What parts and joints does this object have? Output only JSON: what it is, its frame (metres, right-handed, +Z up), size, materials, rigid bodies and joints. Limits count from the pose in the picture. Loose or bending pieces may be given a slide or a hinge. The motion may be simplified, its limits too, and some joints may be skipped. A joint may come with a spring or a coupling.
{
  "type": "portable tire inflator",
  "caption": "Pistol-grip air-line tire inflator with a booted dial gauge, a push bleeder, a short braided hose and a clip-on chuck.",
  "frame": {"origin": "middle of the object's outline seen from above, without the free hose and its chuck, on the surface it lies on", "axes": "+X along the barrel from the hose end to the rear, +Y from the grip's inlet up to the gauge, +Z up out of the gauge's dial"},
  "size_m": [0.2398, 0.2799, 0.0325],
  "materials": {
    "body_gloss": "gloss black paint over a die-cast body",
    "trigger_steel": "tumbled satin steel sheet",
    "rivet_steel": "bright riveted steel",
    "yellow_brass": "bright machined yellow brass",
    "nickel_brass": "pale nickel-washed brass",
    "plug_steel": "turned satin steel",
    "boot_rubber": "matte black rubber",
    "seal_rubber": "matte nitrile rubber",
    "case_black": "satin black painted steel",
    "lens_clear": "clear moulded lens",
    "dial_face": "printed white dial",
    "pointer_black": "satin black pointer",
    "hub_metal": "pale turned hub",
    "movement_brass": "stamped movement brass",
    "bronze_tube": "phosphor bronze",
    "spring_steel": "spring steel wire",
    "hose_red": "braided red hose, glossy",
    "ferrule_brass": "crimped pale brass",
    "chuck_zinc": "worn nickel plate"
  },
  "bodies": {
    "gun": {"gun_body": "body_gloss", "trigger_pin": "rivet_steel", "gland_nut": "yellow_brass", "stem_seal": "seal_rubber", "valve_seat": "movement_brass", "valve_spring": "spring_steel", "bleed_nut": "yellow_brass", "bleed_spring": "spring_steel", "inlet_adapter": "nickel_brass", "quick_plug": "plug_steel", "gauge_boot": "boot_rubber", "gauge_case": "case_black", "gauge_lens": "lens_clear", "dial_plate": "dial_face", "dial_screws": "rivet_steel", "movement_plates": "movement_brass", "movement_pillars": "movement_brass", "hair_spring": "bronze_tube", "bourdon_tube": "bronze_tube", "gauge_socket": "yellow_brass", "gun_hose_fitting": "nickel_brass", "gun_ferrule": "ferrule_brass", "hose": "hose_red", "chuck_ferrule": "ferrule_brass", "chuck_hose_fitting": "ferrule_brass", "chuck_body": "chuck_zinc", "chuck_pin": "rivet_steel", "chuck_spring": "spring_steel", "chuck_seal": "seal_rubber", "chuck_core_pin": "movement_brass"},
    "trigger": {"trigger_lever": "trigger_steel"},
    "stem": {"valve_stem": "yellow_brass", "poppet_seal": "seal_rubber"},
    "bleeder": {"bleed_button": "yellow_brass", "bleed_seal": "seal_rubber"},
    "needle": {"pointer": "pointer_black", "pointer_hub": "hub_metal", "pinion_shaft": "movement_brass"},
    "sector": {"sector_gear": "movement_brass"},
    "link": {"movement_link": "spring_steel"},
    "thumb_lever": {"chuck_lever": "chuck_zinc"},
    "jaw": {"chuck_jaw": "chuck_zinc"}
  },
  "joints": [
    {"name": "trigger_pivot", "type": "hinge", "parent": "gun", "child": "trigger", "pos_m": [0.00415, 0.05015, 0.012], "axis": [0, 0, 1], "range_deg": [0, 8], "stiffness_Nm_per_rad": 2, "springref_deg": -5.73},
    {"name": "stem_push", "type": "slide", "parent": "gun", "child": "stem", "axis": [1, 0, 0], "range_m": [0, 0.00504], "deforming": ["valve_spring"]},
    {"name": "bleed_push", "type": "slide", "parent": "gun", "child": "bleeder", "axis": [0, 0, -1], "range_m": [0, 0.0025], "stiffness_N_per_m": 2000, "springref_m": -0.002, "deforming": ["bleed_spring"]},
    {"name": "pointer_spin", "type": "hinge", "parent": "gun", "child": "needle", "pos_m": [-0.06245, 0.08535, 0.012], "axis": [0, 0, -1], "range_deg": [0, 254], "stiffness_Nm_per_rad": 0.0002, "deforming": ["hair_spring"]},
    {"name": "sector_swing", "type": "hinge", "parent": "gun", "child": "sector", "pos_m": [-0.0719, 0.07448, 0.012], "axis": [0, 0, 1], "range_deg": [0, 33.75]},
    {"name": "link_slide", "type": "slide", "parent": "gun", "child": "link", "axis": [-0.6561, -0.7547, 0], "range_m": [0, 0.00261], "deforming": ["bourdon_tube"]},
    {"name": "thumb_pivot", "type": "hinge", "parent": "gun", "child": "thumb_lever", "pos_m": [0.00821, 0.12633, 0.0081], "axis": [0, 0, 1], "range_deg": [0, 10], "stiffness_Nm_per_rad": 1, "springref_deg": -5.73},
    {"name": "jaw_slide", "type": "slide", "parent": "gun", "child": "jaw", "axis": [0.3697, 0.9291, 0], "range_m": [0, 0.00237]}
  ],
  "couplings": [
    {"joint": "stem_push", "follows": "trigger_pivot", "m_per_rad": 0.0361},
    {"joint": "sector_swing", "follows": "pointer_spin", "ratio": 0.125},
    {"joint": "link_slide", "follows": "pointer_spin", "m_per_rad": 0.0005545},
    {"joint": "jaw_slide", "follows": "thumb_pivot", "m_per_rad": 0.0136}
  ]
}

--

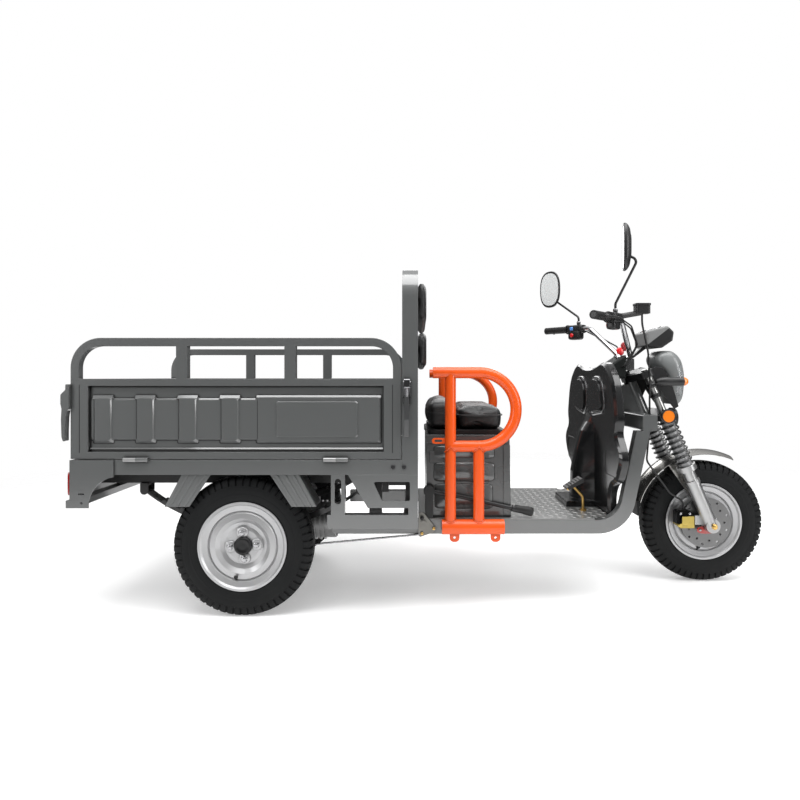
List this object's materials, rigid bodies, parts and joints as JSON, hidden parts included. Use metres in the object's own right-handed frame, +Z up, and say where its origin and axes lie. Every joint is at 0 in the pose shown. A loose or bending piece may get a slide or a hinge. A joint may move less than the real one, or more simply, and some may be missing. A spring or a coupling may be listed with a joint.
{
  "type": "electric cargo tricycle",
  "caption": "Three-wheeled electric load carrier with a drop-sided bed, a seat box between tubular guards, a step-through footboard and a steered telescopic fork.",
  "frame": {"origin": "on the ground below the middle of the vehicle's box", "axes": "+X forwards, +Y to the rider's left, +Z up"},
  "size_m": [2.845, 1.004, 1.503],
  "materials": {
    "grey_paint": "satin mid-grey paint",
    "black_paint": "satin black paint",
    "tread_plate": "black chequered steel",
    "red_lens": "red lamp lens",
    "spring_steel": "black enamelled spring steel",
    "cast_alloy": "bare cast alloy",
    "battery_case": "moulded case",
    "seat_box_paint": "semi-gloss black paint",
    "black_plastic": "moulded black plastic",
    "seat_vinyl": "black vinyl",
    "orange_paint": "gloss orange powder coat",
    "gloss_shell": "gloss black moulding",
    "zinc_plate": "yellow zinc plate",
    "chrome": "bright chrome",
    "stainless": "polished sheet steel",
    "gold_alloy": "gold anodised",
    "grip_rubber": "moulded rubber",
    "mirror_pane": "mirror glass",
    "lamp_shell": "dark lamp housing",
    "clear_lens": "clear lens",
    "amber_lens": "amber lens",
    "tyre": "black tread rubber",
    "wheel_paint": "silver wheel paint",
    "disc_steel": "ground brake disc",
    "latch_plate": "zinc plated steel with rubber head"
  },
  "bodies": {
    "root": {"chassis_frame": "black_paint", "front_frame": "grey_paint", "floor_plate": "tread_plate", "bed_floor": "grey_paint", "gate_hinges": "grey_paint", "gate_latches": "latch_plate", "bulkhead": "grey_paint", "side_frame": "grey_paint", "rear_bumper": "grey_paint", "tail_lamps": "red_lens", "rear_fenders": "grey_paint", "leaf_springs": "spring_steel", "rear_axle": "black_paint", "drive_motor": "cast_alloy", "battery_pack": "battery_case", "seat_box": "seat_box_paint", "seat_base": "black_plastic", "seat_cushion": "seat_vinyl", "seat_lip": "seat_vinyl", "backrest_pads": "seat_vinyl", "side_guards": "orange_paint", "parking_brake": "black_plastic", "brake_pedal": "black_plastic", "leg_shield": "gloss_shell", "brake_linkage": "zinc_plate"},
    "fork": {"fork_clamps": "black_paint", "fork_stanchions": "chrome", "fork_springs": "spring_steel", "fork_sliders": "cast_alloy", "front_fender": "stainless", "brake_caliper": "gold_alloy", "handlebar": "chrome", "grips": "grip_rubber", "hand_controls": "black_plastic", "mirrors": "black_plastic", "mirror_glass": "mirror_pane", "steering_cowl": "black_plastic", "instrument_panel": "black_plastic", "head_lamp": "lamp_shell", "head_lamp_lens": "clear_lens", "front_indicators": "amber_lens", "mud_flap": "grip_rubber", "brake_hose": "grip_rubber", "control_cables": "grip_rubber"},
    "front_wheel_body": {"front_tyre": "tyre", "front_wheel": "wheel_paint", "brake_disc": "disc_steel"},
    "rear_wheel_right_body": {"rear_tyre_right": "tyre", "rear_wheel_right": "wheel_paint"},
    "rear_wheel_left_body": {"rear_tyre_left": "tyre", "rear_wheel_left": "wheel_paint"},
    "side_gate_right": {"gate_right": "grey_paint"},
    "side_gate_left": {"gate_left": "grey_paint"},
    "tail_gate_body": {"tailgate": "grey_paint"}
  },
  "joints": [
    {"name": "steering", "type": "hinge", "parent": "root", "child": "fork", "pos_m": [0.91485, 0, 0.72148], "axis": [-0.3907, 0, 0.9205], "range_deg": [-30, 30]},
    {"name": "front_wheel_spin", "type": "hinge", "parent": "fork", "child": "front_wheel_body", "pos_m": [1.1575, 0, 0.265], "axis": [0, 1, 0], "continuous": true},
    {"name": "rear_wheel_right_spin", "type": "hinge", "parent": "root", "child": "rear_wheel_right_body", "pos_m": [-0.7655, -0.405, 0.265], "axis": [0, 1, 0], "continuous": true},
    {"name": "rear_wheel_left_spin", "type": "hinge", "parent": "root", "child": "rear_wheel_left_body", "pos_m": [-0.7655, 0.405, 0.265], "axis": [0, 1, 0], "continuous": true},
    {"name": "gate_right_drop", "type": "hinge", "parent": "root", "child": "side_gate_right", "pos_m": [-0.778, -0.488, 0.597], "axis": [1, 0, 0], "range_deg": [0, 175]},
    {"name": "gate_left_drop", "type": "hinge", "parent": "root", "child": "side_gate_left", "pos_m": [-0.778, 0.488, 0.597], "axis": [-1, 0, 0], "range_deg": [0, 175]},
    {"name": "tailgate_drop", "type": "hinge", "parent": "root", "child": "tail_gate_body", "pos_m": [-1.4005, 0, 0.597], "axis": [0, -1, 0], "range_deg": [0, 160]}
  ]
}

> Goal of the exercise
Scan the listing above and identify each line holding the string "from"; copy every such line.

> Response to this task
What parts and joints does this object have? Output only JSON: what it is, its frame (metres, right-handed, +Z up), size, materials, rigid bodies and joints. Limits count from the pose in the picture. Loose or bending pieces may be given a slide or a hinge. The motion may be simplified, its limits too, and some joints may be skipped. A joint may come with a spring or a coupling.
  "frame": {"origin": "middle of the object's outline seen from above, without the free hose and its chuck, on the surface it lies on", "axes": "+X along the barrel from the hose end to the rear, +Y from the grip's inlet up to the gauge, +Z up out of the gauge's dial"},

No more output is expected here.